Enquanto isso, o governo brasileiro admite que os líderes das Farc estão confortavelmente instalados no território nacional e, é claro, nada faz para perturbar o sossego de tão ilustres visitantes, responsáveis, segundo seu sócio Beira-Mar, pelo fornecimento de duzentas toneladas de cocaína, por ano, ao mercado brasileiro. Falar de “colombianização” do Brasil, diante disso, é otimismo: na Colômbia, as Farc estão fora da lei; no Brasil, sob a proteção da lei.

Não só da lei, decerto. Se, por um lado, a articulação da narcoguerrilha continental com o terrorismo muçulmano já está mais que comprovada pela presença maciça de representantes deste último no governo Hugo Chávez e na Tríplice Fronteira, a mídia, por sua vez, está empenhada numa fortíssima campanha para demonizar as tropas anglo-americanas e livrar a cara do regime Saddam Hussein, abrigo e fortaleza de tantas organizações terroristas.

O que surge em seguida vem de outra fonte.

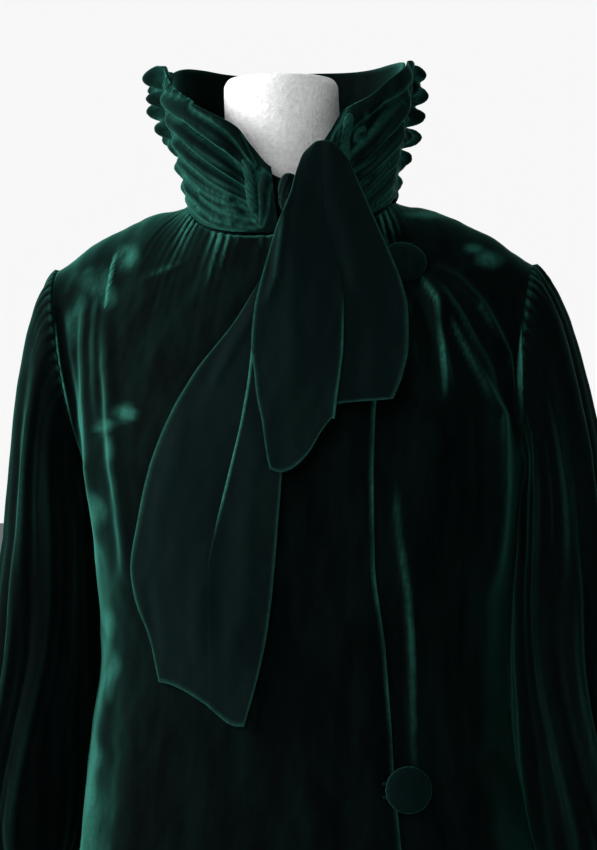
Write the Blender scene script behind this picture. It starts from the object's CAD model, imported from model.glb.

É lógico, também, que o sr. Luiz Eduardo Soares, uma das estrelas do Fórum da Liberdade este ano, e ele próprio um servidor da revolução mundial, dificilmente será incomodado com menções a temas tão desagradáveis, mas será deixado à vontade para expor a teoria oficial, segundo a qual a miséria e o desemprego geraram, por vias miraculosas e incompreensíveis, a máquina bilionária do narcotráfico e dos seqüestros, toda ela articulada politicamente no Foro de São Paulo, entidade fundada e liderada pelo nosso presidente da República.

Houve época em que por nada deste mundo eu perderia a oportunidade de espremer o sr. Luiz Eduardo com perguntas que, na minha ausência, ninguém lhe fará. Mas agora não posso: estou muito ocupado tratando de salvar a minha pele, e creio não estar longe o dia em que os leitores se verão em idêntico desconforto.